* [Exercise brief] Print the entire listing. Each line must match the original exactly.

* [Stored data]
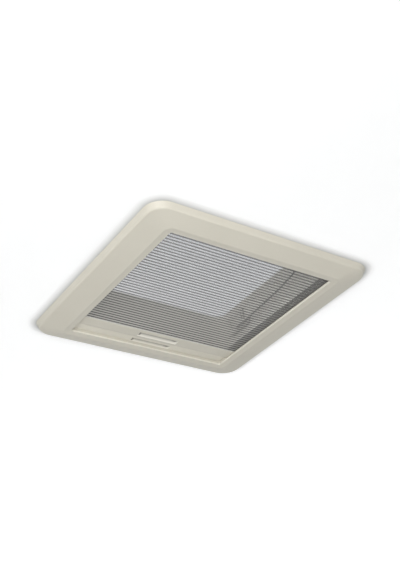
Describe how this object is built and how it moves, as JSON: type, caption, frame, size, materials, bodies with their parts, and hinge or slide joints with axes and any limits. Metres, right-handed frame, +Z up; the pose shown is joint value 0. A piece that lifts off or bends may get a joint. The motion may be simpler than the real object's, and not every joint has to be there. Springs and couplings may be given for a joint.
{
  "type": "camper roof skylight",
  "caption": "Hinged double-skin dome roof light for a caravan or camper, with a ceiling frame, a pleated insect screen and a pleated blackout blind on pull bars.",
  "frame": {"origin": "centre of the roof cut-out in the plane of the ceiling", "axes": "+Z up through the roof; +Y towards the pull bars of the blinds, the side that opens; the dome's hinge is on the -Y side"},
  "size_m": [0.396, 0.396, 0.1315],
  "materials": {
    "frame_cream": "fine grain",
    "liner_grey": "satin",
    "rail_grey": "satin",
    "roof_white": "satin",
    "dome_acrylic": "polished",
    "seal_rubber": "matt",
    "net_fabric": "open weave",
    "blackout_fabric": "metal coated back",
    "pile": "short pile",
    "cord": "braided",
    "glide_white": "smooth",
    "steel": "zinc plated",
    "stay_black": "powder coat",
    "hardware_grey": "satin"
  },
  "bodies": {
    "frame": {"inner_frame": "frame_cream", "well_liner": "liner_grey", "guide_rail_left": "rail_grey", "guide_rail_right": "rail_grey", "rear_rail": "rail_grey", "front_rail": "rail_grey", "rail_corners": "rail_grey", "frame_clips": "rail_grey", "roof_frame": "roof_white", "roof_flange": "roof_white", "roof_collar": "liner_grey", "roof_seal": "seal_rubber", "dome_seal": "seal_rubber", "flyscreen_pleats": "net_fabric", "blackout_pleats": "blackout_fabric", "brush_seals": "pile", "tension_cords": "cord", "cord_anchors": "glide_white", "flyscreen_end_strip": "glide_white", "blackout_end_strip": "glide_white", "corner_screws": "steel", "liner_screws": "steel", "hinge_screws": "steel", "rack_screws": "steel", "hinge_pins": "steel", "hinge_brackets": "hardware_grey", "stay_rack_right": "hardware_grey", "stay_rack_left": "hardware_grey"},
    "dome": {"outer_dome": "dome_acrylic", "inner_pane": "dome_acrylic", "dome_frame": "roof_white", "hinge_leaves": "hardware_grey", "hinge_bushes": "glide_white", "leaf_screws": "steel", "stay_lugs": "hardware_grey"},
    "stay_right": {"stay_rod_right": "stay_black", "stay_cap_right": "hardware_grey"},
    "stay_left": {"stay_rod_left": "stay_black", "stay_cap_left": "hardware_grey"},
    "flyscreen": {"flyscreen_bar": "frame_cream", "flyscreen_glides": "glide_white", "flyscreen_clamp_strip": "glide_white"},
    "blackout": {"blackout_bar": "frame_cream", "blackout_glides": "glide_white", "blackout_clamp_strip": "glide_white"}
  },
  "joints": [
    {"name": "dome_hinge", "type": "hinge", "parent": "frame", "child": "dome", "pos_m": [0, -0.178, 0.062], "axis": [1, 0, 0], "range_deg": [0, 40]},
    {"name": "stay_right_pivot", "type": "hinge", "parent": "dome", "child": "stay_right", "pos_m": [0.1245, -0.118, 0.05], "axis": [1, 0, 0], "range_deg": [-53, 1]},
    {"name": "stay_left_pivot", "type": "hinge", "parent": "dome", "child": "stay_left", "pos_m": [-0.1245, -0.118, 0.05], "axis": [1, 0, 0], "range_deg": [-53, 1]},
    {"name": "flyscreen_slide", "type": "slide", "parent": "frame", "child": "flyscreen", "axis": [0, -1, 0], "range_m": [0, 0.244], "deforming": ["flyscreen_pleats"]},
    {"name": "blackout_slide", "type": "slide", "parent": "frame", "child": "blackout", "axis": [0, -1, 0], "range_m": [0, 0.28], "deforming": ["blackout_pleats"]}
  ],
  "couplings": [
    {"joint": "stay_right_pivot", "follows": "dome_hinge", "ratio": -1.3153},
    {"joint": "stay_left_pivot", "follows": "dome_hinge", "ratio": -1.3153}
  ]
}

* [Solution for this exercise]
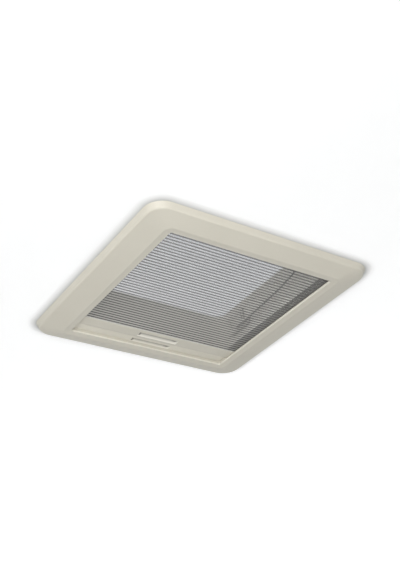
Describe how this object is built and how it moves, as JSON: type, caption, frame, size, materials, bodies with their parts, and hinge or slide joints with axes and any limits. Metres, right-handed frame, +Z up; the pose shown is joint value 0. A piece that lifts off or bends may get a joint. The motion may be simpler than the real object's, and not every joint has to be there. Springs and couplings may be given for a joint.
{
  "type": "camper roof skylight",
  "caption": "Hinged double-skin dome roof light for a caravan or camper, with a ceiling frame, a pleated insect screen and a pleated blackout blind on pull bars.",
  "frame": {"origin": "centre of the roof cut-out in the plane of the ceiling", "axes": "+Z up through the roof; +Y towards the pull bars of the blinds, the side that opens; the dome's hinge is on the -Y side"},
  "size_m": [0.396, 0.396, 0.1315],
  "materials": {
    "frame_cream": "fine grain",
    "liner_grey": "satin",
    "rail_grey": "satin",
    "roof_white": "satin",
    "dome_acrylic": "polished",
    "seal_rubber": "matt",
    "net_fabric": "open weave",
    "blackout_fabric": "metal coated back",
    "pile": "short pile",
    "cord": "braided",
    "glide_white": "smooth",
    "steel": "zinc plated",
    "stay_black": "powder coat",
    "hardware_grey": "satin"
  },
  "bodies": {
    "frame": {"inner_frame": "frame_cream", "well_liner": "liner_grey", "guide_rail_left": "rail_grey", "guide_rail_right": "rail_grey", "rear_rail": "rail_grey", "front_rail": "rail_grey", "rail_corners": "rail_grey", "frame_clips": "rail_grey", "roof_frame": "roof_white", "roof_flange": "roof_white", "roof_collar": "liner_grey", "roof_seal": "seal_rubber", "dome_seal": "seal_rubber", "flyscreen_pleats": "net_fabric", "blackout_pleats": "blackout_fabric", "brush_seals": "pile", "tension_cords": "cord", "cord_anchors": "glide_white", "flyscreen_end_strip": "glide_white", "blackout_end_strip": "glide_white", "corner_screws": "steel", "liner_screws": "steel", "hinge_screws": "steel", "rack_screws": "steel", "hinge_pins": "steel", "hinge_brackets": "hardware_grey", "stay_rack_right": "hardware_grey", "stay_rack_left": "hardware_grey"},
    "dome": {"outer_dome": "dome_acrylic", "inner_pane": "dome_acrylic", "dome_frame": "roof_white", "hinge_leaves": "hardware_grey", "hinge_bushes": "glide_white", "leaf_screws": "steel", "stay_lugs": "hardware_grey"},
    "stay_right": {"stay_rod_right": "stay_black", "stay_cap_right": "hardware_grey"},
    "stay_left": {"stay_rod_left": "stay_black", "stay_cap_left": "hardware_grey"},
    "flyscreen": {"flyscreen_bar": "frame_cream", "flyscreen_glides": "glide_white", "flyscreen_clamp_strip": "glide_white"},
    "blackout": {"blackout_bar": "frame_cream", "blackout_glides": "glide_white", "blackout_clamp_strip": "glide_white"}
  },
  "joints": [
    {"name": "dome_hinge", "type": "hinge", "parent": "frame", "child": "dome", "pos_m": [0, -0.178, 0.062], "axis": [1, 0, 0], "range_deg": [0, 40]},
    {"name": "stay_right_pivot", "type": "hinge", "parent": "dome", "child": "stay_right", "pos_m": [0.1245, -0.118, 0.05], "axis": [1, 0, 0], "range_deg": [-53, 1]},
    {"name": "stay_left_pivot", "type": "hinge", "parent": "dome", "child": "stay_left", "pos_m": [-0.1245, -0.118, 0.05], "axis": [1, 0, 0], "range_deg": [-53, 1]},
    {"name": "flyscreen_slide", "type": "slide", "parent": "frame", "child": "flyscreen", "axis": [0, -1, 0], "range_m": [0, 0.244], "deforming": ["flyscreen_pleats"]},
    {"name": "blackout_slide", "type": "slide", "parent": "frame", "child": "blackout", "axis": [0, -1, 0], "range_m": [0, 0.28], "deforming": ["blackout_pleats"]}
  ],
  "couplings": [
    {"joint": "stay_right_pivot", "follows": "dome_hinge", "ratio": -1.3153},
    {"joint": "stay_left_pivot", "follows": "dome_hinge", "ratio": -1.3153}
  ]
}